If Dignity does go before the City Council for a permanent permit, Pollard, who helped create it, is unlikely to speak on its behalf. He fears that instead of becoming a utopia, the attempt at a homeless commune has simply concentrated the problems it was supposed to solve.

"I was naive," he says. "I mean, people who are housed and have reasonably stable lives are not able to live in a healthy communal way--so how dare we expect society's most traumatized, most abused and most injured to do it?"

Can Dignity Village avoid losing its utopian dreams?

"I know we can make it," says Mubarak. Just last week, he proposed a plan to suspend elections and freeze the village council membership as it stands now, so that the founders can keep the Village on course. "We know where we want to take it," he says. "And we know what it's going to take."
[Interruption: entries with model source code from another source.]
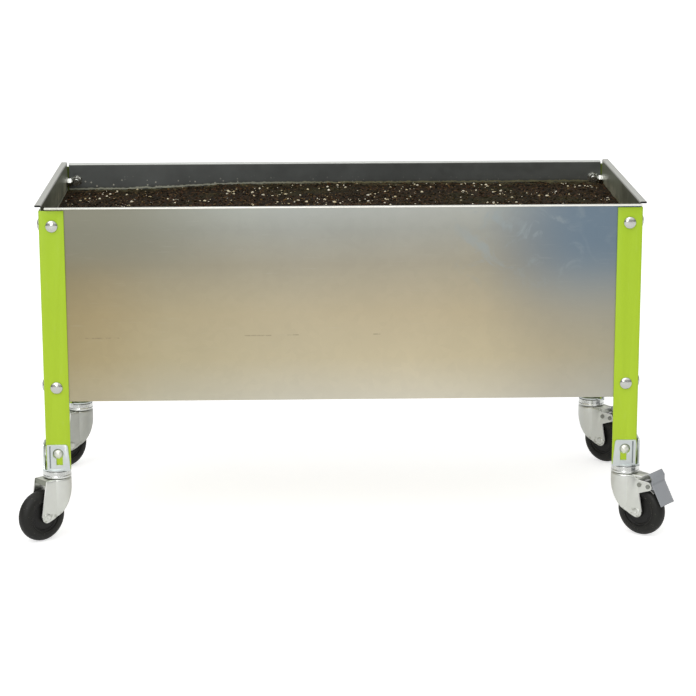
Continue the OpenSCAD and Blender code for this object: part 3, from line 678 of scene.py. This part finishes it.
def softened_copy(name, node, material, widths, steps=2, change=None):
    """A copy of a pressed or folded piece with its edges rounded. widths has rows of a width and
    a test for the edges that get it, or None for all sharp ones."""
    smooth_below, sharp_above, cut_above = math.radians(28), math.radians(32), 1.0
    bm = bmesh.new()
    bm.from_mesh(nodes[node].data)
    bmesh.ops.remove_doubles(bm, verts=bm.verts[:], dist=1e-6)
    bmesh.ops.dissolve_limit(bm, angle_limit=math.radians(0.6), use_dissolve_boundaries=False,
                             verts=bm.verts[:], edges=bm.edges[:])
    cut = bm.faces.layers.int.new(CUT)
    for face in bm.faces:  # a cut edge is a narrow face with sharp edges nearly all round
        around = sum(e.calc_length() for e in face.edges)
        sharp = sum(e.calc_length() for e in face.edges if e.calc_face_angle(0) > cut_above)
        face[cut] = int(sharp > 0.8 * around and face.calc_area() < 1.7 * MM * around)
    for face in bm.faces:  # a flat face keeps flat shading, and only what is curved is smoothed
        face.smooth = any(e.calc_face_angle(math.pi) < smooth_below for e in face.edges)
    for width, chosen in widths:
        edges = [e for e in bm.edges if e.calc_face_angle(0) > sharp_above
                 and (chosen is None or chosen(e))]
        rounded = bmesh.ops.bevel(bm, geom=edges, offset=width, offset_type="OFFSET",
                                  segments=steps, profile=0.5, affect="EDGES",
                                  clamp_overlap=True, material=-1)["faces"]
        for face in rounded:
            face.smooth = True
            # Rounded edges are marked too, for the forks' painted highlight.
            face[cut] = 1
    if change:
        change(bm)
        bmesh.ops.remove_doubles(bm, verts=bm.verts[:], dist=1e-5)
        bmesh.ops.dissolve_degenerate(bm, dist=1e-5, edges=bm.edges[:])
    return finish_piece(bm, name, node, material, smooth=False)


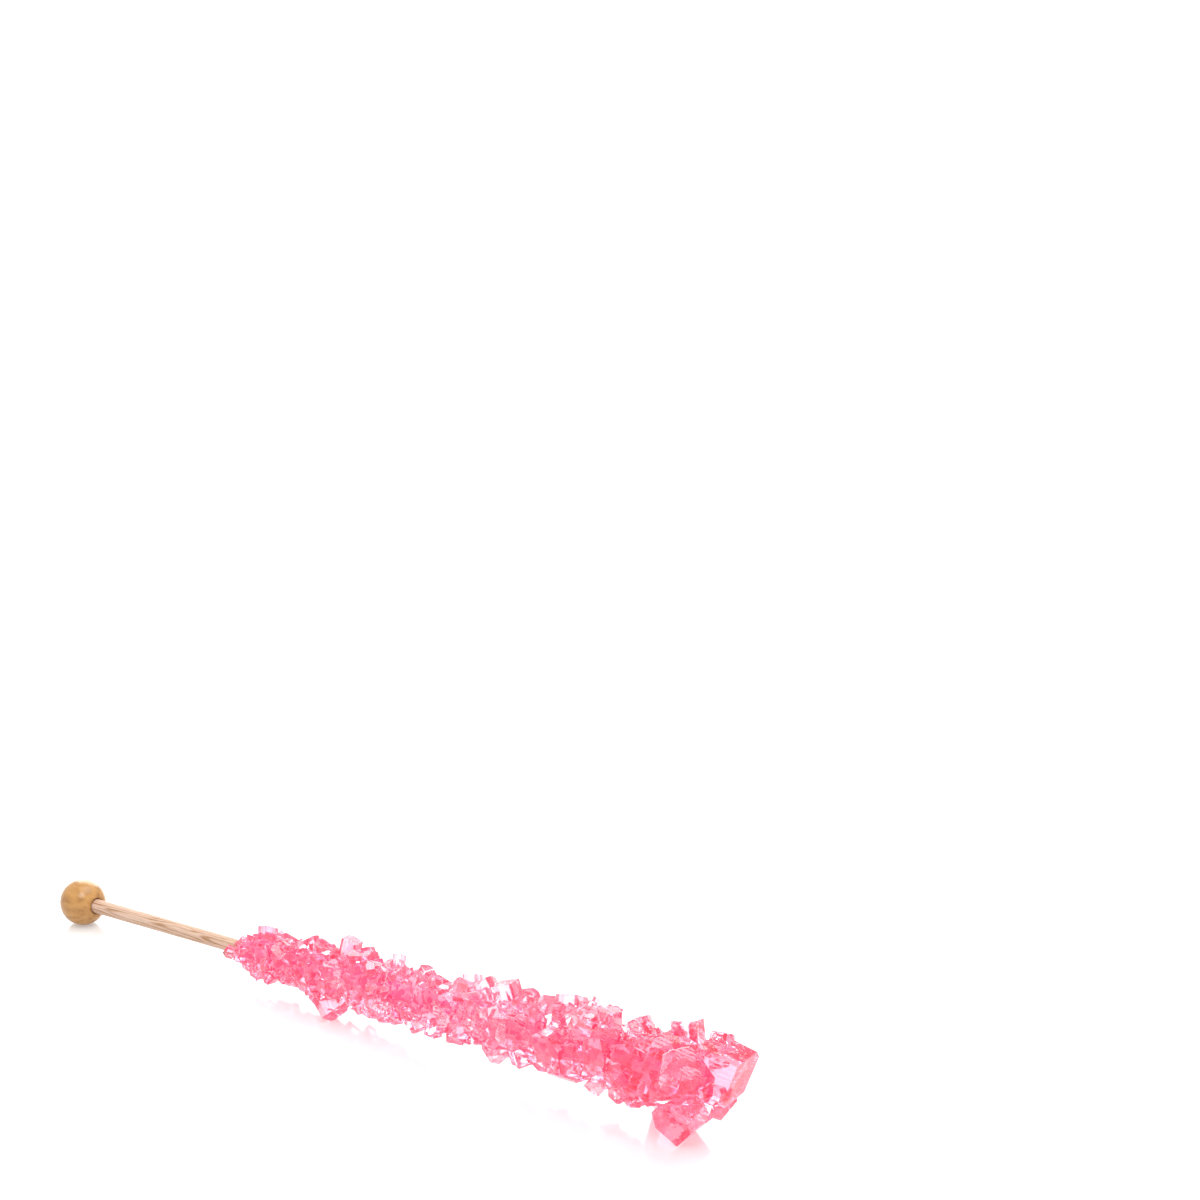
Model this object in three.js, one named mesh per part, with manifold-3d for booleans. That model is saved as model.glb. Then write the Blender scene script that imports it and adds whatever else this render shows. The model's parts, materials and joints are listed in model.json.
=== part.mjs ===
// Rock candy on a wooden stick with a ball on its end, lying on its side.
// Units are millimetres, with +Z up and +X from the ball to the tip of the candy.
// The origin is on the surface that the stick lies on, under the middle of its box.
import * as THREE from "three";
import { ConvexGeometry } from "three/addons/geometries/ConvexGeometry.js";
import { mergeVertices } from "three/addons/utils/BufferGeometryUtils.js";
import Module from "manifold-3d";

const wasm = await Module();
wasm.setup();

// Driving dimensions
const OVERALL_LENGTH = 178;
const BALL_DIAMETER = 9.5;
const BALL_FLAT_DEPTH = 0.12; // of the worn spot that the ball rests on
const DOWEL_DIAMETER = 2.9;
const DOWEL_IN_BALL = 6; // how deep the dowel is glued into the ball
const DOWEL_COVER = 10; // candy beyond the dowel's far end
const FIT_GAP = 0.3; // between the dowel and what is fixed to it
const DOWEL_BEVEL = 0.3; // round its ends
const MOUTH_CHAMFER = 0.45; // round the hole in the ball
const CANDY_START = 46; // from the ball's centre, along the stick
const CANDY_END = OVERALL_LENGTH - BALL_DIAMETER / 2;
const TILT = THREE.MathUtils.degToRad(2.7); // the candy is thicker than the ball, so the stick leans
const BALL_HEIGHT = BALL_DIAMETER / 2 - BALL_FLAT_DEPTH; // of its centre above the surface

// The candy's envelope, out to the corners of its crystals: distance along the stick, radius,
// and how far the middle of the candy stands off the stick
const ENVELOPE = [
  [CANDY_START, 2.6, 0],
  [50, 4.2, 0],
  [54, 4.8, 0.1],
  [63, 5.4, 0.4],
  [74, 6.3, 0.3],
  [84, 6.2, 0.4],
  [93, 5.7, 0.3],
  [106, 6, 0.7],
  [118, 6, 1],
  [129, 7.1, 1.4],
  [141, 7.6, 1.7],
  [151, 8.3, 0.6],
  [160, 9.2, 0.3],
  [165, 8, 0],
  [168, 5.5, 0],
];
const SWOLLEN_SIDE = -28; // the side that the candy's middle stands off to
const CORE_SHARE = 0.7; // of the envelope's radius, filled between the crystals

// Typical crystal, by distance along the stick: width across
const CRYSTAL_WIDTH = [
  [CANDY_START, 2.5],
  [60, 3.5],
  [85, 4],
  [110, 4.6],
  [145, 5.6],
  [170, 6.6],
];
const SPACING = 1.16; // between neighbouring crystals, as a share of their width
const LAST_SCATTERED = 159; // the end beyond it is made of larger crystals, placed one by one
const GOLDEN_ANGLE = Math.PI * (3 - Math.sqrt(5));
const FLOOR_CLEARANCE = 0.4; // under every crystal that isn't a foot
const FOOT_CUT = 0.35; // ground off the corner that a foot stands on

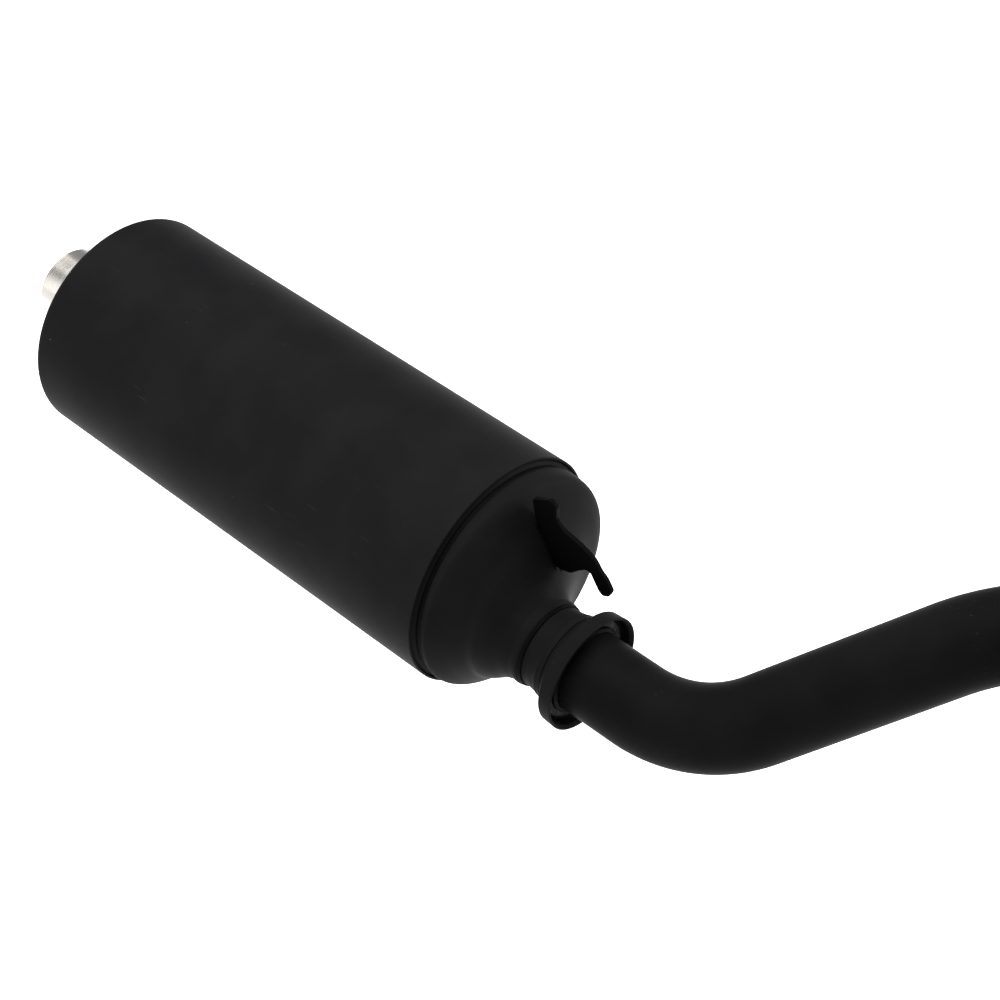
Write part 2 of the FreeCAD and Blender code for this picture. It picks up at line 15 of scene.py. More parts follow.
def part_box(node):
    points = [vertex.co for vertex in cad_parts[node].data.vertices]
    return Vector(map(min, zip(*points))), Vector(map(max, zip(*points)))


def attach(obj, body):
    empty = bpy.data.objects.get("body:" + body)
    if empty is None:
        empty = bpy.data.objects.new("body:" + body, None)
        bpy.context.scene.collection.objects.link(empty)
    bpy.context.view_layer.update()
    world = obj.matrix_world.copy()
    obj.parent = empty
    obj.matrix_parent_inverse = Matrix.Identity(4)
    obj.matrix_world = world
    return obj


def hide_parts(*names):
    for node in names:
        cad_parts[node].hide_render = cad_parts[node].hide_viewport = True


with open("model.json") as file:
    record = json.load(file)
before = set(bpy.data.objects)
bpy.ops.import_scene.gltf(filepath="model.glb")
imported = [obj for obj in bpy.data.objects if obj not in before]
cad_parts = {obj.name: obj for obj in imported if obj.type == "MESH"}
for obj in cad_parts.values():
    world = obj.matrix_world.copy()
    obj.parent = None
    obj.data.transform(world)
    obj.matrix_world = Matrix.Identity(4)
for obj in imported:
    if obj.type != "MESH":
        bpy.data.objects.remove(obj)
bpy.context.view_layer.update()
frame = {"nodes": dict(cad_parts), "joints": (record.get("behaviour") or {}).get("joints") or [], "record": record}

Dignity does not encourage participation in programs for alcohol- or drug addiction. "They don't work," says Mubarak. "People generally do what they want to do. If you want to stop, you do it."

Dignity has an orange cow sculpture from the Kows for Kids campaign, purchased for the village by Lee Larson at a cost of $10,000.

Dignity's latest "micro- business," an auto-detailing service started two months ago, is only drawing about one customer a week.

Many villagers are activists in homeless issues, including this week's protest at City Hall (see "Vera Hits the Road" ).

Dignity's leadership strongly discourages villagers from calling 911. This could explain why this summer's increase in misbehavior at Dignity went unnoticed by police.



's visit, a woman camping outside the village gate was banned from using the showers because she'd called 911. She claimed her ex- boyfriend, a villager, threatened to kill her dog as well as himself.

Village residents are allowed to farm a parcel of land near Hagg Lake in Washington County, which they call "Digsville." They have agreements to sell vegetables to local farmers markets.